Education: Fred went to university in Scotland, beginning an academic career that was distinguished only by its longevity. He studied mathematics and physics at the University of St Andrews and later did a master's degree in astronomy there. Later still, in 1987, he gained his doctorate from the University of Edinburgh. The other thing Fred learned at university was how to look as if you can sing and play the guitar, and for many year he frequented the folk clubs of Scotland and northern England. This trick still comes in handy on ABC radio and at occasions such as Science in the Pub and Coonabarabran's Festival of the Stars.

Work: Fred's first job was as an optical physicist with the telescope building firm of Sir Howard Grubb Parsons & Co. Ltd., of Newcastle upon Tyne, now sadly no longer in existence. He also worked at the Royal Greenwich Observatory at Herstmonceux and Cambridge (in the 1970s and 1990s) and the Royal Observatory, Edinburgh (in the 1970s and 80s). These jobs took him to telescopes in Hawaii and the Canary Islands, as well as to a new life in Australia during the early 1980s. Here, Fred helped to pioneer the use of fibre optics in astronomy at the start of a new era of statistical studies of stars and galaxies. He was responsible for an instrument called FLAIR on the UK Schmidt Telescope, ancestor of the present 6dF system.
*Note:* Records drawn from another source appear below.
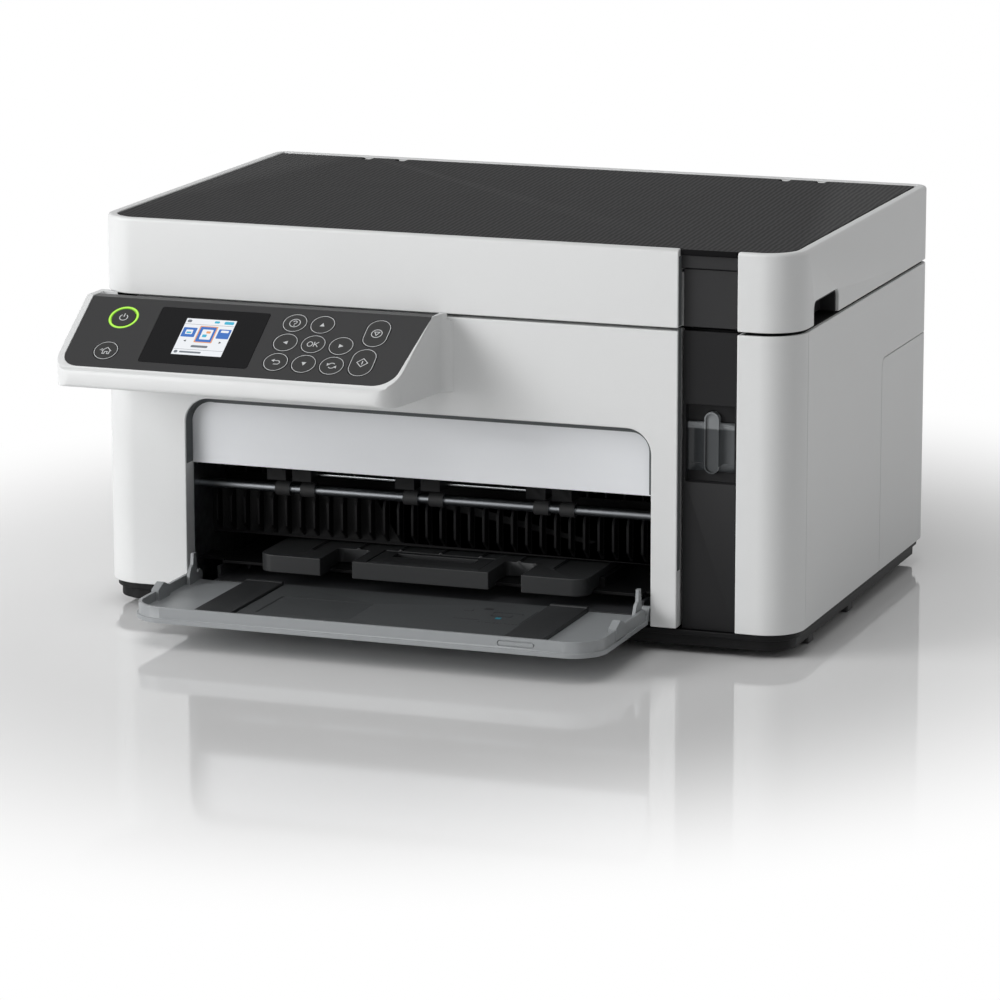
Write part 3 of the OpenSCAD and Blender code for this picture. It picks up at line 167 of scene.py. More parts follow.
EDGE = 0.6  # width of the rounding, in millimetres
WELD = 2e-6  # distance at which a solid's loose corners are one, in metres
FLAT = 0.4  # turn below which two triangles are one flat face, in degrees


def moulded(name, colour, rough, grain=0.9, depth=0.012, tint=0.02, ior=1.53, spec=0.5):
    """A moulded plastic: its colour is slightly cloudy, and a fine pebbled texture breaks its shine.

    The clouds are about 110 mm wide. grain is the size of a pebble and depth its height, in
    millimetres; real pebbles are a fifth of that, too fine to show."""
    made, tree = new_material(name)
    place = add(tree, "TexCoord")
    cloud = add(tree, "TexNoise", {"Scale": 9.0, "Detail": 2.0}, Vector=place.outputs["Object"])
    base = linear(colour)
    low = [c * (1 - tint) for c in base[:3]] + [1]
    high = [min(1, c * (1 + tint)) for c in base[:3]] + [1]
    shade = add(tree, "Mix", {"data_type": "RGBA", "_6": low, "_7": high}, _0=cloud)
    pebble = add(tree, "TexNoise", {"Scale": 1000 / grain, "Detail": 1.5},
                 Vector=place.outputs["Object"])
    bump = add(tree, "Bump", {"Strength": 0.35, "Distance": depth / 1000}, Height=pebble.outputs[0])
    rub = add(tree, "MapRange", {"To_Min": rough - 0.03, "To_Max": rough + 0.05}, Value=pebble.outputs[0])
    skin = add(tree, "BsdfPrincipled", {"IOR": ior, "Specular_IOR_Level": spec},
               Base_Color=shade.outputs[2], Roughness=rub, Normal=bump)
    add(tree, "OutputMaterial", Surface=skin)
    return made


def eased(node, body, materials, width=EDGE, pick=None, tag="moulding"):
    """A copy of a CAD solid with its sharp edges rounded, standing for that solid.

    The copy's loose triangles are merged, flat areas joined, and every edge that turns by more
    than 35 degrees gets a bevel of the given width. pick gives each face's material index from
    the faces' middles and normals, in millimetres."""
    sharp = math.radians(35)
    work = bmesh.new()
    work.from_mesh(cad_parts[node].data)
    bmesh.ops.remove_doubles(work, verts=work.verts, dist=WELD)
    bmesh.ops.dissolve_limit(work, angle_limit=math.radians(FLAT), verts=work.verts, edges=work.edges,
                             delimit=set())
    mesh = bpy.data.meshes.new(node + "_" + tag)
    work.to_mesh(mesh)
    work.free()
    piece = bpy.data.objects.new(node + "_" + tag, mesh)
    bpy.context.collection.objects.link(piece)
    for one in materials:
        mesh.materials.append(one)
    count = len(mesh.polygons)
    if pick is not None:
        middles, normals = np.zeros(count * 3), np.zeros(count * 3)
        mesh.polygons.foreach_get("center", middles)
        mesh.polygons.foreach_get("normal", normals)
        index = pick(middles.reshape(-1, 3) * 1000, normals.reshape(-1, 3)).astype(np.int32)
        mesh.polygons.foreach_set("material_index", index)
    mesh.shade_smooth()
    mesh.set_sharp_from_angle(angle=sharp)
    if width:
        bevel = piece.modifiers.new("edges", "BEVEL")
        bevel.width, bevel.segments = width / 1000, 2
        bevel.limit_method, bevel.angle_limit = "ANGLE", sharp
        bevel.use_clamp_overlap = False
        bevel.harden_normals = True
        bevel.miter_outer = "MITER_ARC"
    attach(piece, body)
    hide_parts(node)
    return piece


# Neutral white with a dull, even shine that shows every bend of a cover as a soft step of grey.
white_abs = moulded("white_abs_spark_textured", "#dcdddd", 0.5)
for cover in ("front_frame", "right_corner_cover", "right_side_cover", "right_rear_cover",
              "left_side_cover"):
    eased(cover, "body", [white_abs])
for cover in ("rear_cover", "panel_housing"):
    eased(cover, "body", [white_abs], 0.3)
eased("scanner_housing", "scanner", [white_abs])

# A shade cooler and smoother than the covers, so that the recessed panel reads as another part, and paler
# than the covers as painted light against the shade of the recess.
pale_abs_painted_light = moulded("pale_grey_abs_satin_painted_light", "#e9ebee", 0.42, grain=1.2, depth=0.006)
eased("recess_panel", "body", [pale_abs_painted_light], 0.5)


def slabs(rows, low, high):
    """Thin upright boxes over rectangles, from rows of x0, y0, x1, y1 in millimetres."""
    x0, y0, x1, y1 = np.asarray(rows, float).T
    pairs = ((x0, y0), (x1, y0), (x1, y1), (x0, y1))
    corners = np.stack([np.stack([a, b + FRONT], 1) for a, b in pairs], 1)
    n = len(x0)
    points = np.concatenate([np.concatenate([corners, np.full((n, 4, 1), z)], 2) for z in (low, high)], 1)
    one = np.array([(3, 2, 1, 0), (4, 5, 6, 7), (0, 1, 5, 4), (1, 2, 6, 5), (2, 3, 7, 6), (3, 0, 4, 7)])
    faces = one[None] + 8 * np.arange(n)[:, None, None]
    return points.reshape(-1, 3), faces.reshape(-1, 4).tolist()


def edge_strip(left, right, foot, top, radius, widths, depth, thick):
    """A strip along the left, top and right of a recess with two round upper corners.

    The outer edge follows the outline, with 13 points to each quarter circle. The inner edge lies
    inside it, square to the outline, by three widths: one for the left, the top and the right,
    blended over the corners. The strip starts at depth behind the front and is thick from there."""
    share = np.linspace(0, 1, 13)
    c, n = np.cos(share * math.pi / 2), np.sin(share * math.pi / 2)
    x = np.concatenate([[left], left + radius - radius * c, right - radius + radius * n, [right]])
    z = np.concatenate([[foot], top - radius + radius * n, top - radius + radius * c, [foot]])
    way_x = np.concatenate([[1], c, -n, [-1]])
    way_z = np.concatenate([[0], -n, -c, [0]])
    left_wide, top_wide, right_wide = widths
    wide = np.concatenate([[left_wide], left_wide + (top_wide - left_wide) * share,
                           top_wide + (right_wide - top_wide) * share, [right_wide]])
    in_x, in_z = x + way_x * wide, z + way_z * wide
    ring = [(x, depth, z), (in_x, depth, in_z), (in_x, depth + thick, in_z), (x, depth + thick, z)]
    points = np.stack([np.stack([a, np.full(len(a), y + FRONT), h], 1) for a, y, h in ring], 1)
    start = 4 * np.arange(len(x) - 1)
    faces = np.concatenate([np.stack([start + j, start + 4 + j, start + 4 + i, start + i], 1)
                            for i, j in ((0, 1), (1, 2), (2, 3), (3, 0))]).tolist()
    last = 4 * len(x)
    return points.reshape(-1, 3), faces + [[0, 1, 2, 3], [last - 1, last - 2, last - 3, last - 4]]


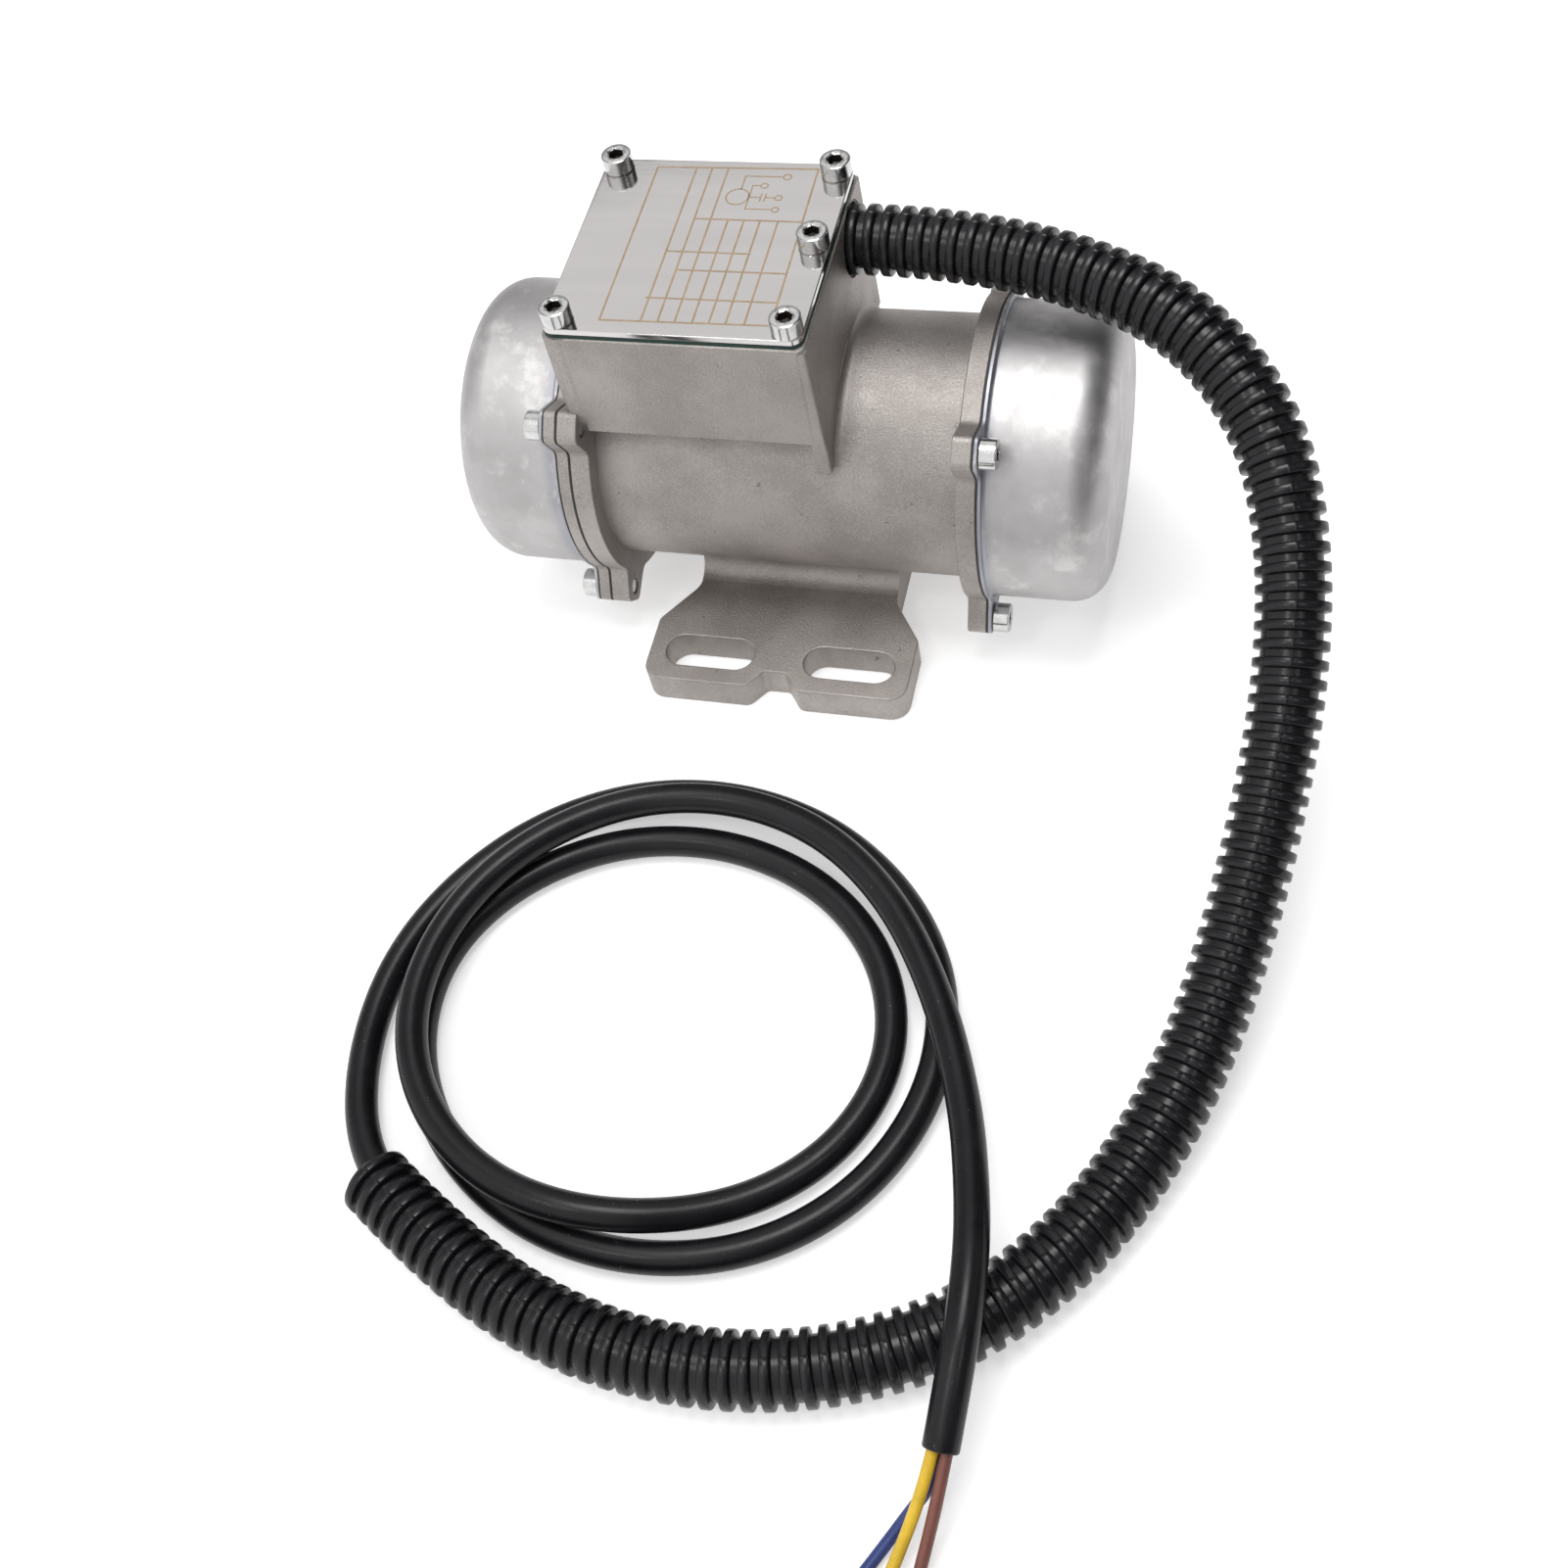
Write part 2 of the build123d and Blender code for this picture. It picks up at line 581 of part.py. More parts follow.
def stator_core():
    """Laminated stack with slots that open towards the rotor."""
    outline = Circle(STATOR_RADIUS) - Circle(STATOR_BORE)
    slot_length = SLOT_BOTTOM - SLOT_TOP
    slot = SlotOverall(slot_length, STATOR_SLOT_WIDTH)
    mouth = Rectangle(slot_length, SLOT_MOUTH)
    outline -= around(slot, STATOR_SLOTS, (SLOT_BOTTOM + SLOT_TOP) / 2)
    outline -= around(mouth, STATOR_SLOTS, SLOT_TOP - 1.0)
    return axial(outline, STACK_LEFT, STACK_RIGHT)


def stator_winding():
    """Coil heads at both ends of the stack, joined by the coil sides in the slots."""
    winding = Part()
    for start in (STACK_LEFT - COIL_HEAD, STACK_RIGHT):
        head = ring(COIL_OUTER, COIL_INNER, start, start + COIL_HEAD)
        winding += fillet(head.edges(), COIL_ROUND)
    sides = SlotOverall(SLOT_BOTTOM - SLOT_TOP - 0.2, STATOR_SLOT_WIDTH - 0.2)
    for side in around(sides, STATOR_SLOTS, (SLOT_BOTTOM + SLOT_TOP) / 2):
        winding += axial(side, STACK_LEFT - COIL_ROUND, STACK_RIGHT + COIL_ROUND)
    return winding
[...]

In 1995, Fred became Astronomer-in-Charge of the Anglo-Australian Observatory at Coonabarabran, which is his present job. His astronomical work today centres around large-scale star and galaxy surveys, and the development of novel instrumentation to carry them out. He is also interested in dark-sky preservation, global virtual observatories and astronomy education.

Academic affiliations: Fred is an honorary Associate Professor of Astronomy in the University of Southern Queensland and an adjunct Professor in the School of Physical and Chemical Sciences in the Queensland University of Technology.

Personal: Fred shares a hillside property in the foothills of the Warrumbungle Mountains near Coonabarabran with his wife Trish and their two young sons, James and William. His daughters, Helen and Anna, live with their respective other halves (Liam and Brett) in Scotland.

Fred's interests outside his family centre on music and writing. These activities came together in a unique manner in Star Chant, the choral fourth symphony of Australian composer Ross Edwards, for which Fred wrote the text. This multi-media work also uses celestial images by David Malin, and was premiered at the Adelaide Festival in March 2002. Fred also contributed text to a new Edwards choral piece, Mountain Chant, which was premiered by the Melbourne Chorale in June 2003. At the other end of the musical scale, Fred's silly science songs are the subject of a sampler CD recorded early in 2003.

When time permits, Fred also carries out research into the history of scientific instruments. He is the author of Binoculars, Opera Glasses and Field Glasses published by Shire Books, and was a contributor to the award-winning historical encylopedia Instruments of Science. His book on the history of the telescope is published by Allen & Unwin.